On October 6, 2008, Johnson made his first career interception against New Orleans Saints quarterback Drew Brees. He finished his rookie season starting 7 of 16 games, recording 31 tackles and an interception.

The next season, he became the starter at the strong safety position. Johnson started and played in 15 games where he recorded 57 tackles and another interception. This interception was made in the end zone against the St. Louis Rams who were on the Vikings 9 yard line before Johnson killed their long drive.

Johnson's 2011 season was cut short, as he was placed on injured reserve on November 29, 2011.

===Miami Dolphins===
Johnson signed with the Miami Dolphins on April 5, 2012. He was released during the preseason on August 25, 2012.

===Atlanta Falcons===
Johnson signed with the Atlanta Falcons on August 4, 2014.

=== Episcopal Collegiate School===
Johnson worked at Episcopal Collegiate School, a premier private college preparatory K-12 school in Little Rock, AR, as Head Varsity Boys Football Coach, Head Strength and Conditioning Coach, Head Varsity Track Coach, Head Junior High Basketball Coach, Assistant Varsity Boys Basketball Coach.

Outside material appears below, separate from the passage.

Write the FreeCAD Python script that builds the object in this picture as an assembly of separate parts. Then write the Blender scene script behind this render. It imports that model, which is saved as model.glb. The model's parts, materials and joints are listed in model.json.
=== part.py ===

=== Bryant High School ===
In 2024, Johnson was hired at Bryant High School, a comprehensive 10-12 public high school in Bryant, AR, as the defensive coordinator for the school's Varsity Boys Football program. Since 2018, the program has obtained five state championships, and obtained a sixth one the same year Johnson was added to the coaching staff.

==Personal life==
Johnson's father, Alvin Robertson, played ten years in the NBA for the San Antonio Spurs, Milwaukee Bucks, Detroit Pistons, and Toronto Raptors His mother, Patricia, ran track for the University of Arkansas.
Johnson is a member of Alpha Phi Alpha fraternity.